Neither required a dollar of ad spend.

What comes out the other side

The deliverable is a 90-day roadmap, ranked and sequenced. Every finding gets scored by expected impact against effort. Fixes that unblock other fixes go first. Each item has an owner.

The order follows the audit. Measurement gets fixed before spend scales. Economics gets settled before channels get judged. The funnel gets repaired before traffic gets graded. Then winners get more budget.

That order is also why results arrive in a predictable sequence. Tracking and conversion fixes show up first, usually within the first quarter.
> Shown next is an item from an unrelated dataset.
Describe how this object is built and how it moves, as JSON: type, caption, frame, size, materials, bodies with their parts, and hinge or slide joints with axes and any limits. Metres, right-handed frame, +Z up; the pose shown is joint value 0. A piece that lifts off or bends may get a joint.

The compounding gains come after that, once experiments run on numbers everyone trusts.

The roadmap is written so your team can run it without me. If the right next step is a retainer, I'll say so. If it isn't, you have the plan either way.

The 20-minute version

Six questions, one per lens. Honest answers will tell you most of what a full audit would find.

  • 1. Add up the revenue each ad platform claims. Is it more than the revenue that actually exists?
  • 2. Can anyone on your team say what a customer is worth, by plan and billing period, without building a spreadsheet first?
  • 3. Where do most visitors quit your funnel? Can you name the step without looking?
  • 4. Which event are your campaigns optimizing toward? Is it the one that correlates with money?
  • 5. How old is your best-performing ad? Do you know which one that is?
  • 6. What does a new customer get from you by email in their first 30 days, besides receipts?

Two or more uncomfortable answers means the audit will pay for itself. That has been true in almost every account I've opened.